_AIM OF THE TASK_
Set down, exactly as written, only the lines starting with the one that holds "Write part 5" and ending with the one that holds "return node.outputs[0]".

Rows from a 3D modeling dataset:
** Start **
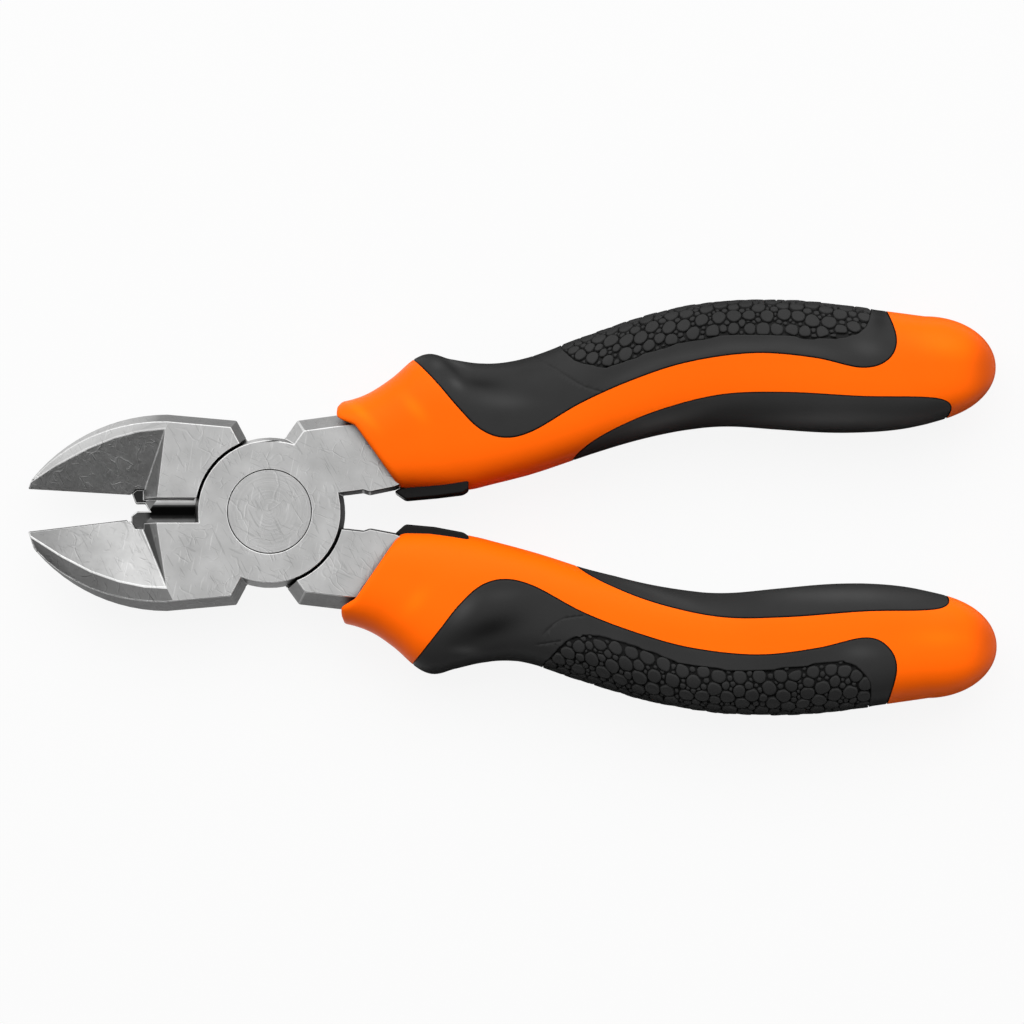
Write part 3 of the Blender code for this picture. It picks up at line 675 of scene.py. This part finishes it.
def painted_tones_of(bm, layers, shape, front):
    """The painted light and shade on each vertex of the three skins, as a change of brightness."""
    # Painted light on the sleeve: its glow all over, and soft spots of highlight and shade.
    painted_tones = {"sleeve": [shape["glow"] - 1 + spots_sum(v.co, shape["sheen"]) for v in bm.verts]}
    # Painted highlights and shade in soft spots on the grips' front.
    soft = np.array([
        spots_sum(v.co, shape["shades"]) * ((v.co.z - MIDDLE) * front > 0) for v in bm.verts
    ])
    # Painted shade on the panel's sunk floor round the pebbles, and along the grips' seams.
    hollow_painted_shading = np.array([0.6 * max(0.0, min(1.0, v[layers[2]] / PANEL_LEVELS[1])) for v in bm.verts])
    _, seam, end = SEAM_LEVELS
    for key, layer in (("outer", layers[0]), ("inner", layers[1])):
        near = np.array([max(0.0, min(1.0, (end - v[layer]) / (end - seam))) for v in bm.verts])
        painted_tones[key] = (1 + soft) * (1 - 0.75 * near) * (1 - hollow_painted_shading) - 1
    return painted_tones


def face_outwards(node):
    """Turns the faces of a mesh to its outside."""
    bm = bmesh.new()
    bm.from_mesh(node.data)
    bmesh.ops.recalc_face_normals(bm, faces=bm.faces)
    bm.to_mesh(node.data)
    bm.free()


def handle(label, body, matrix, shape, seed):
    """Sleeve, grips and pebbled panel of one handle."""
    palm = Palm(shape)
    front = 1 if label == "upper" else -1
    rings = rings_of(shape)
    flat = np.array(rings).reshape(-1, 3)
    bm = bmesh.new()
    layers = [bm.verts.layers.float.new(n) for n in ("outer", "inner", "panel", "crease")]
    verts = []
    for p, *values in zip(flat, *borders(flat, palm, shape, front)):
        v = bm.verts.new(p)
        for layer, value in zip(layers, values):
            v[layer] = value
        verts.append(v)
    for corners in tube(len(rings), SIDES):
        bm.faces.new([verts[k] for k in corners])
    bm.faces.new(verts[-SIDES:])
    for which, levels in enumerate((SEAM_LEVELS, SEAM_LEVELS, PANEL_LEVELS, CREASE_LEVELS)):
        for level in levels:
            cut(bm, layers, which, level)
    bm.normal_update()
    moves = moves_of(bm, layers, shape["creases"], front)
    painted_tones = painted_tones_of(bm, layers, shape, front)
    bm.verts.index_update()
    shells = {"sleeve": [], "outer": [], "inner": []}
    for f in bm.faces:
        o = sum(v[layers[0]] for v in f.verts) / len(f.verts)
        i = sum(v[layers[1]] for v in f.verts) / len(f.verts)
        shells["outer" if o > 0 else "inner" if i > 0 else "sleeve"].append(f)
    made = {}
    for key, chosen in shells.items():
        places = np.array([v.co + move[key != "sleeve"] for v, move in zip(bm.verts, moves)])
        used = sorted({v.index for f in chosen for v in f.verts})
        renumber = {old: new for new, old in enumerate(used)}
        faces = [[renumber[v.index] for v in f.verts] for f in chosen]
        points = list(places[used])
        if key == "sleeve":
            # The mouth's inside is black, as painted shade in the gap round the tang, and so is a skirt
            # below the borders, which closes the seams.
            black_faces = [all(v.index < 2 * SIDES for v in f.verts) for f in chosen]
            shown = set(chosen)
            for e in (e for f in chosen for e in f.edges):
                if len(e.link_faces) == 2 and not shown.issuperset(e.link_faces):
                    first, second = e.verts
                    a, b = Vector(places[first.index]), Vector(places[second.index])
                    faces.append(list(range(len(points), len(points) + 4)))
                    points += [a, b, b - second.normal * SKIRT_DEPTH, a - first.normal * SKIRT_DEPTH]
                    black_faces.append(True)
        made[key] = build_mesh(f"{label}_{key}_skin", points, faces, matrix)
        # The painted light and shade go on each vertex as its tone.
        tone = made[key].data.attributes.new("tone", "FLOAT", "POINT")
        values = [painted_tones[key][n] for n in used] + [0.0] * (len(points) - len(used))
        tone.data.foreach_set("value", values)
    bm.free()
    verts, faces = pebbles(palm, seed)
    made["pebbles"] = build_mesh(f"{label}_pebbles", verts, faces, matrix)
    for key, target in (
        ("sleeve", "handle_sleeve"), ("outer", "outer_grip"), ("inner", "inner_grip"),
    ):
        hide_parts(f"{label}_{target}")
    for key, node in made.items():
        face_outwards(node)
        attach(node, body)
        node.data.materials.append(orange if key == "sleeve" else black)
    made["sleeve"].data.materials.append(pad_black)
    for face in made["sleeve"].data.polygons:
        if black_faces[face.index]:
            face.material_index = 1


def nodes_of(name):
    """A new material, its tree and its shader."""
    made = bpy.data.materials.new(name)
    made.use_nodes = True
    tree = made.node_tree
    return made, tree, tree.nodes["Principled BSDF"]


def add(tree, kind, inputs=(), **settings):
    """A new node, its inputs set to values or joined to sockets."""
    node = tree.nodes.new(kind)
    for key, value in settings.items():
        setattr(node, key, value)
    for key, value in dict(inputs).items():
        if isinstance(value, bpy.types.NodeSocket):
            tree.links.new(value, node.inputs[key])
        else:
            node.inputs[key].default_value = value
    return node


def ramp(tree, source, stops, curve="LINEAR"):
    """The colour that the stops give for a value."""
    node = tree.nodes.new("ShaderNodeValToRGB")
    node.color_ramp.interpolation = curve
    elements = node.color_ramp.elements
    while len(elements) < len(stops):
        elements.new(0.5)
    for element, (at, value) in zip(elements, stops):
        element.position = at
        element.color = (*value, 1) if isinstance(value, tuple) else (value, value, value, 1)
    tree.links.new(source, node.inputs["Fac"])
    return node.outputs["Color"]


def math_node(tree, operation, *values, clamp=False):
    """The result of a calculation on values or sockets."""
    inputs = dict(enumerate(values))
    return add(tree, "ShaderNodeMath", inputs, operation=operation, use_clamp=clamp).outputs[0]


def times(tree, first, second):
    """The product of two values or sockets."""
    return math_node(tree, "MULTIPLY", first, second)


def mapped(tree, value, low, high, start=0, end=1):
    """The value's way from low to high, as the same share of the way from start to end."""
    return add(tree, "ShaderNodeMapRange", {0: value, 1: low, 2: high, 3: start, 4: end}).outputs[0]


def noise(tree, place, scale, detail):
    """Soft noise between 0 and 1."""
    inputs = {"Vector": place, "Scale": scale, "Detail": detail}
    return add(tree, "ShaderNodeTexNoise", inputs).outputs["Fac"]


def blend(tree, share, first, second, kind="MIX"):
    """One colour mixed into another."""
    inputs = {0: share, 6: first, 7: second}
    return add(tree, "ShaderNodeMix", inputs, data_type="RGBA", blend_type=kind).outputs[2]


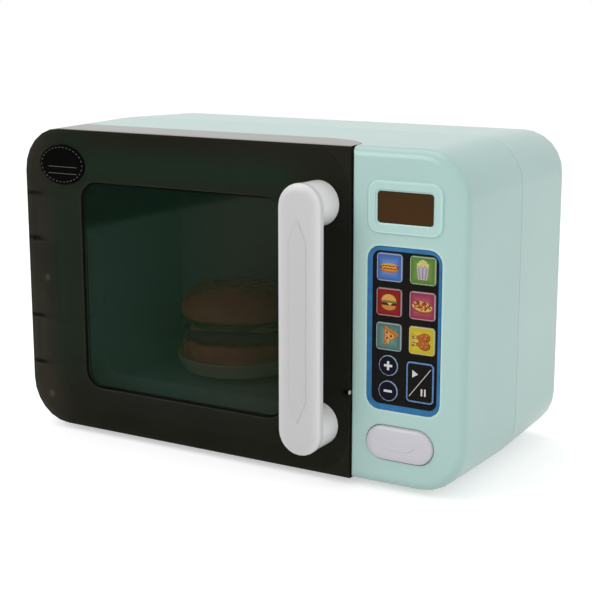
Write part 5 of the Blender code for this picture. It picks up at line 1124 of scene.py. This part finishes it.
def add_lamp(name, place, target, size, power, shine):
    data = bpy.data.lights.new(name, "AREA")
    data.shape = "SQUARE"
    data.size = size
    data.energy = power
    lamp = new_item(name, data)
    lamp.location = place
    lamp.visible_glossy = shine
    aim(lamp, target)


def seen_share(owner):
    """1 for what the camera sees straight, mirrored or through clear plastic, and 0 for light."""
    paths = add_node(owner, "ShaderNodeLightPath").outputs
    kinds = [paths[kind] for kind in ("Is Camera Ray", "Is Glossy Ray", "Is Transmission Ray")]
    return maths(owner, "MAXIMUM", *kinds)


def paper_finish():
    """White studio paper. The camera sees it lifted to white, and it keeps the object's shadow."""
    made = new_finish("studio_paper", PAPER_WHITE, 0.9, Specular_IOR_Level=0.1)
    add_tone(made, per_metre=3, drift=0.006)
    shader = shader_of(made)
    shader.inputs["Emission Color"].default_value = (1, 1, 1, 1)
    wire(made, maths(made, "MULTIPLY", seen_share(made), PAPER_LIFT), shader.inputs["Emission Strength"])
    return made


def make_floor():
    bpy.ops.object.select_all(action="DESELECT")
    bpy.ops.mesh.primitive_plane_add(size=PAPER_SIZE, location=(0, 0, 0))
    floor = bpy.context.object
    floor.name = "studio_floor"
    floor.data.materials.append(paper_finish())


def white_light(world, strength):
    node = add_node(world, "ShaderNodeBackground")
    node.inputs["Color"].default_value = (1, 1, 1, 1)
    node.inputs["Strength"].default_value = strength
    return node.outputs[0]


def make_world():
    """A white room: softer as light on the object than it is where the camera sees it."""
    world = bpy.data.worlds.new("studio_white")
    world.use_nodes = True
    bpy.context.scene.world = world
    world.node_tree.nodes.clear()
    mix = add_node(world, "ShaderNodeMixShader")
    sources = (seen_share(world), white_light(world, ROOM_LIGHT), white_light(world, ROOM_SEEN))
    for source, socket in zip(sources, mix.inputs):
        wire(world, source, socket)
    output = add_node(world, "ShaderNodeOutputWorld")
    wire(world, mix.outputs[0], output.inputs["Surface"])


def make_studio():
    bpy.context.scene.view_settings.view_transform = "Standard"
    make_camera()
    make_world()
    make_floor()
    for lamp in LAMPS:
        add_lamp(*lamp)


make_studio()
dress_frame()
print_pictures()
stitch_badge()
fit_catch_tip()
sow_seeds(bpy.data.objects["smooth_food_bun_top"])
** End **
_TASK RESULT_
Write part 5 of the Blender code for this picture. It picks up at line 1124 of scene.py. This part finishes it.
def add_lamp(name, place, target, size, power, shine):
    data = bpy.data.lights.new(name, "AREA")
    data.shape = "SQUARE"
    data.size = size
    data.energy = power
    lamp = new_item(name, data)
    lamp.location = place
    lamp.visible_glossy = shine
    aim(lamp, target)


def seen_share(owner):
    """1 for what the camera sees straight, mirrored or through clear plastic, and 0 for light."""
    paths = add_node(owner, "ShaderNodeLightPath").outputs
    kinds = [paths[kind] for kind in ("Is Camera Ray", "Is Glossy Ray", "Is Transmission Ray")]
    return maths(owner, "MAXIMUM", *kinds)


def paper_finish():
    """White studio paper. The camera sees it lifted to white, and it keeps the object's shadow."""
    made = new_finish("studio_paper", PAPER_WHITE, 0.9, Specular_IOR_Level=0.1)
    add_tone(made, per_metre=3, drift=0.006)
    shader = shader_of(made)
    shader.inputs["Emission Color"].default_value = (1, 1, 1, 1)
    wire(made, maths(made, "MULTIPLY", seen_share(made), PAPER_LIFT), shader.inputs["Emission Strength"])
    return made


def make_floor():
    bpy.ops.object.select_all(action="DESELECT")
    bpy.ops.mesh.primitive_plane_add(size=PAPER_SIZE, location=(0, 0, 0))
    floor = bpy.context.object
    floor.name = "studio_floor"
    floor.data.materials.append(paper_finish())


def white_light(world, strength):
    node = add_node(world, "ShaderNodeBackground")
    node.inputs["Color"].default_value = (1, 1, 1, 1)
    node.inputs["Strength"].default_value = strength
    return node.outputs[0]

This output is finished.